On her second album she killed the song that could have been the kick-ass tune of her career, You don’t know my name, with an uninspired minute talking through the middle of it, and ruined it again last night by eliminating the piano from it and playing it as a croony shoop-shoop song. No matter. Her false finale was Fallin’, the theme song she will never get away from as long as she lives, and she should have ended the concert there. The build-up to the song was huge, they gassed the stage and she trilled for a minute before she started.

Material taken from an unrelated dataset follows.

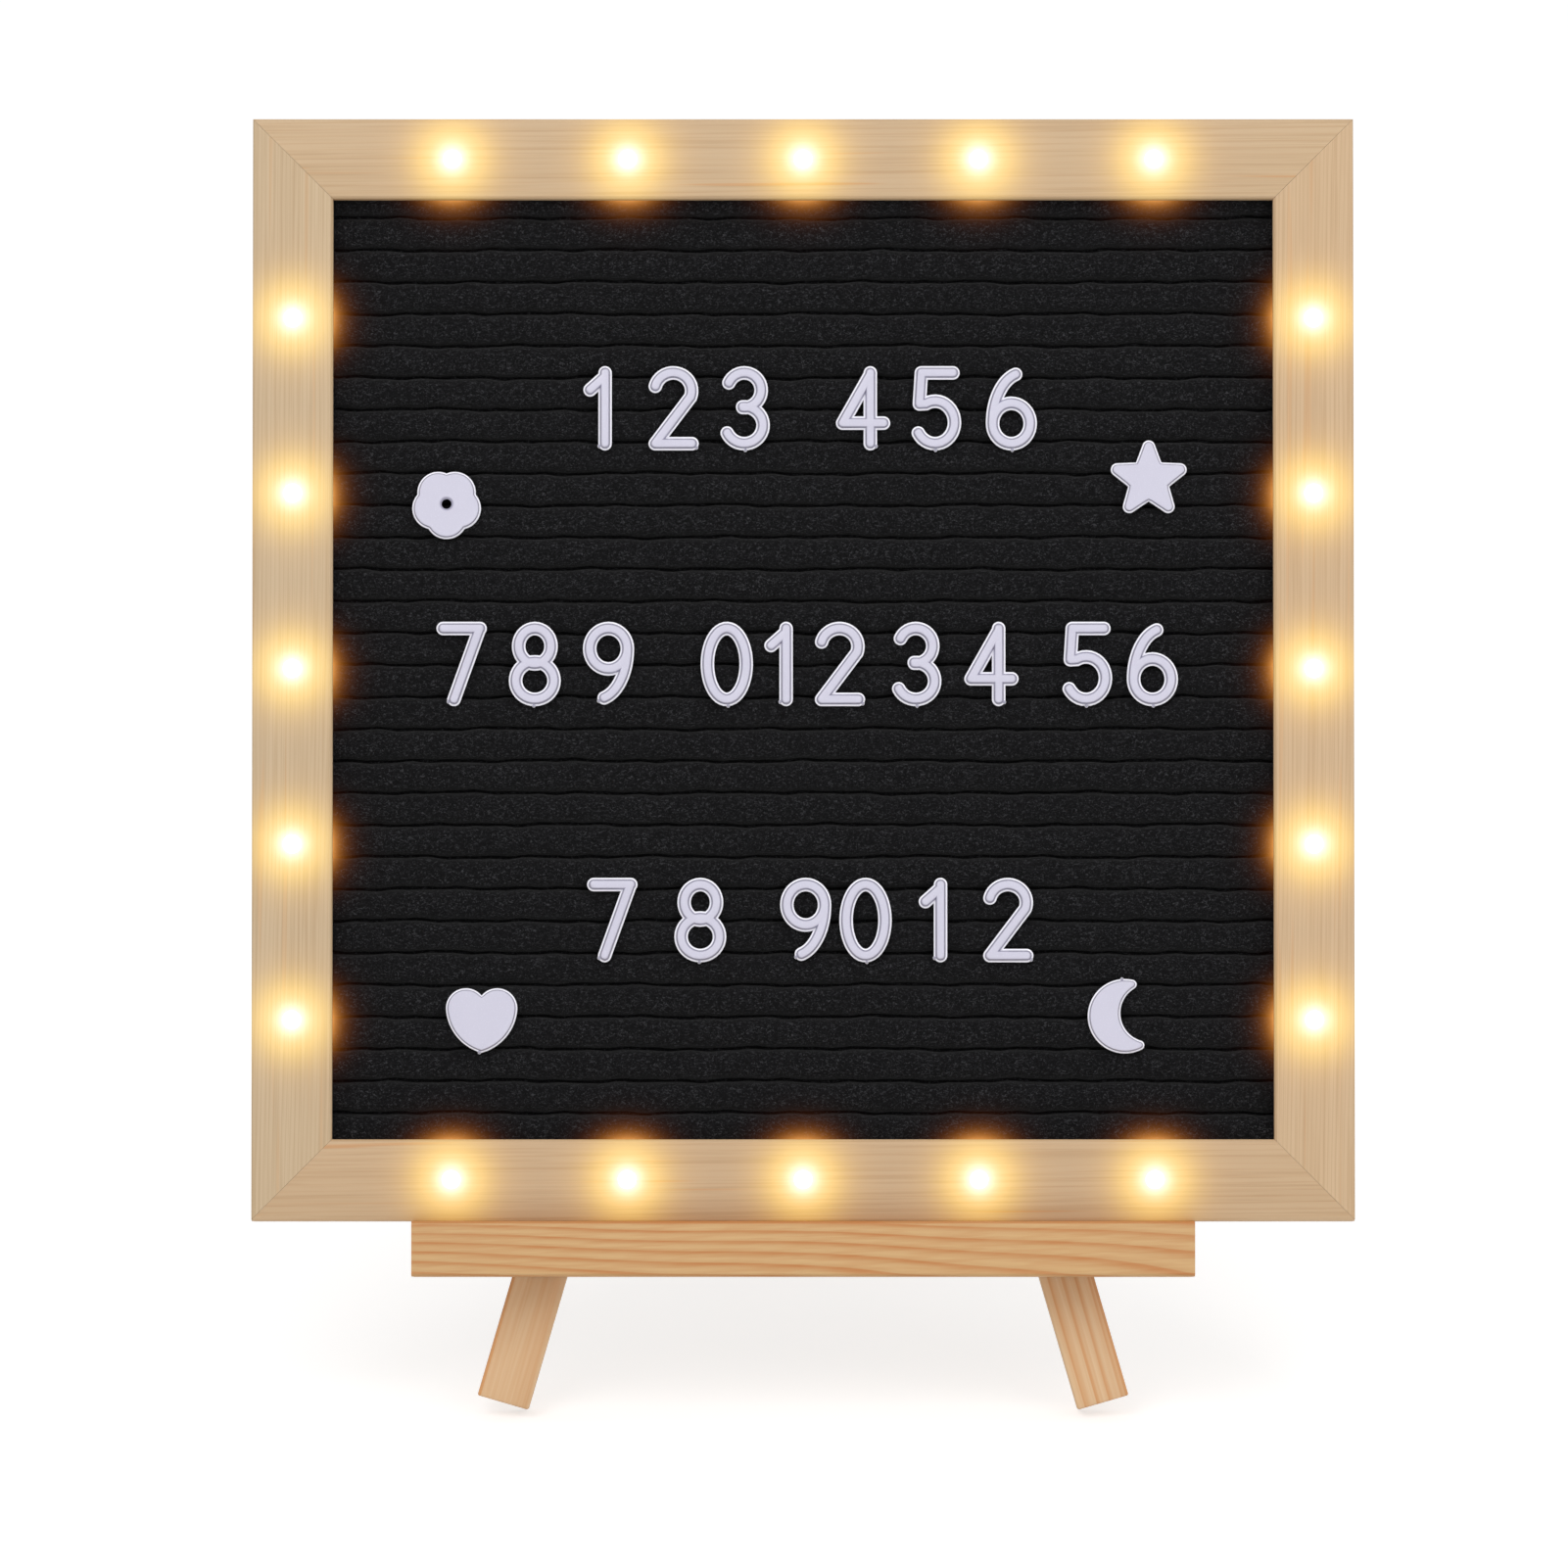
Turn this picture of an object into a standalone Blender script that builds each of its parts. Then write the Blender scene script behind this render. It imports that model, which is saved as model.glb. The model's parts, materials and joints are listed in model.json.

I will never stop loving Fallin’, and evidently no one will, it was the only true song when it came out onto the plastic music scene in 2001 and established her as the only true songstress.

She came out for two more staged encores, but didn’t sing Butterflyz, which is a song that stays with me after everyone else has forgotten it and which I once sang in front of a bunch of people at camp four years ago. (But if it was her first song she must always remember it too, I’m thinking?) But the idea of the slow, simplistically-emotional Butterflyz at one of her hip concerts of funky songs is like going on a date with Miranda Kerr just to see her nose, like seeing the Brazilian soccer team – Kaká, Ronaldo et al – for its goalkeeper, like going to a seafood restaurant for its salads: irrelevant.

She has it, she has it, and I hope she keeps it, and shows it, and never loses it.